Bunun dışında gerekli önlemleri alıp üzerimize düşenleri yapabiliriz. Bu bize bir şeylerin üzerinde kontrol sahibi olduğumuz hissini de vereceğinden ruh halimiz açısından iyileştirici bir etkisi olacaktır. Fakat şunu unutmamalıyız ki bazı şeyler bizim kontrolümüz dışında gelişir ve bu noktada kendimizi kaygı girdabına bırakmak herhangi bir fayda sağlamaz. Şu da hatırlanmalı ki bağışıklık sistemi sadece fiziksel sağlığı kapsamaz, fiziksel ve ruhsal sağlığımızın aynı anda iyi olması bizi daha güçlü kılacaktır. Bu nedenle bizim üzerimizde ruhsal olarak iyileştirici etkisi olan şeylere yoğunlaşmak önemli olacaktır. 

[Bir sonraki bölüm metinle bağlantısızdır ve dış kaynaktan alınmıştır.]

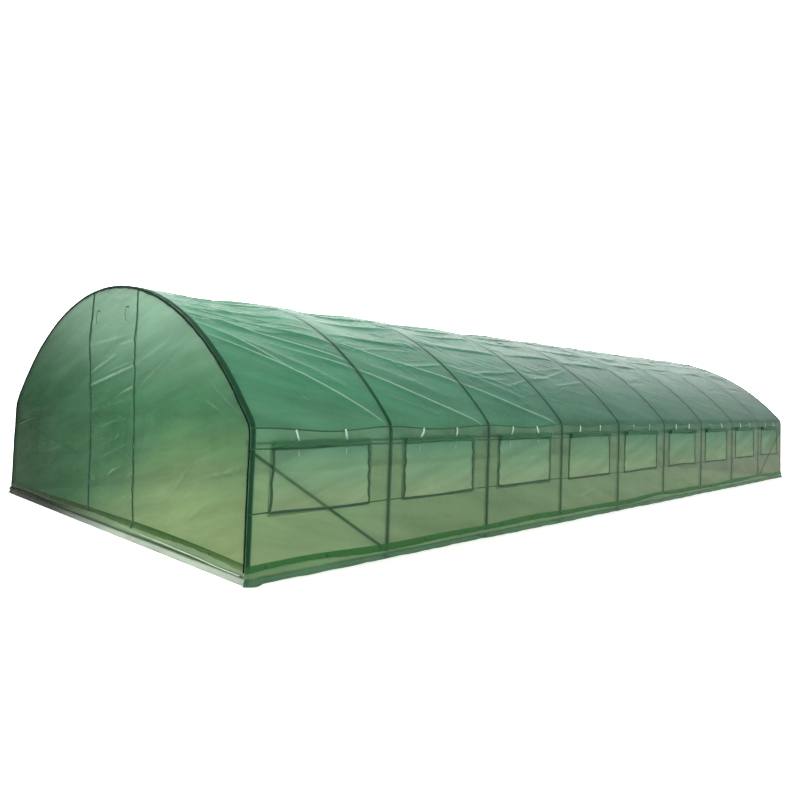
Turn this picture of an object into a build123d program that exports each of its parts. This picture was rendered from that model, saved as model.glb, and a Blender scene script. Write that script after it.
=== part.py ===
"""Polytunnel greenhouse: ten swaged tube hoops under a green reinforced film cover.

X runs across the tunnel, Y along it and Z up. The origin is on the ground at the middle of the
footprint. "right" is +X, "front" is -Y. All sizes are in millimetres.
"""

from build123d import *
from math import atan2, cos, pi, radians, sin, sqrt, tan
import os

# ---------------------------------------------------------------- driving dimensions
LENGTH = 12000  # first hoop to last hoop, centre to centre
WIDTH = 5000  # across the hoop legs, centre to centre
RIDGE_HEIGHT = 2250  # centre line of the roof bow at the ridge
EAVE_HEIGHT = 1070  # where the line of the leg and the line of the roof would meet
BAYS = 9

TUBE = 32  # hoop tube, across its flats
TUBE_SIDES = 6
ELBOW_RADIUS = 150  # bend between leg and roof, on the centre line
ELBOW_TAIL = 200  # length of roof arc that the leg carries above its bend
SPIGOT_LENGTH = 60  # swaged end of the bow inside the leg
SPIGOT = 27  # swaged end, across its flats
SWAGE_TAPER = 15  # length over which the bow narrows to its spigot
SPIGOT_CLEARANCE = 0.3
BOW_CHORDS = 10  # on each half of a bow, every one within 3 mm of its arc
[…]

Sürekli olarak bu konudan konuşmak, “koronavirüs” haberlerine ve gelişmelerine haddinden fazla maruz kalmak da bizler için zararlı olabiliyor. Bu konuda kendimize bir zaman aralığı veya limit belirleyip gündelik hayatımızın bir noktasına yerleştirebiliriz, bu sayede hem fazla maruz kalmayı engellemiş oluruz hem de gelişmelerden haberdar olmaya devam ederiz. 

Bu konuda kaygı evrensel bir hal almışken bu şekilde bir otokontrol geliştirmek zorlayıcı olabilir. Bunun oldukça farkındayım, fakat şunu unutmayalım ki bilinçli olmak bizi birçok konuda ileriye götürecek ve koruyacaktır. Bu zor günlerde eğer ruh halinizin çok etkilendiğini düşünüyor ve işin içinden çıkamadığınızı hissediyorsanız, ayrıca evden çıkmaya dair şiddeti korkularla boğuşuyorsanız alternatif bir yol olarak online terapi hizmeti veren bir terapiste de danışabilirsiniz. 

Hepimizin bir an önce bu zorlu ve üzücü günleri geride bırakmasını diliyorum!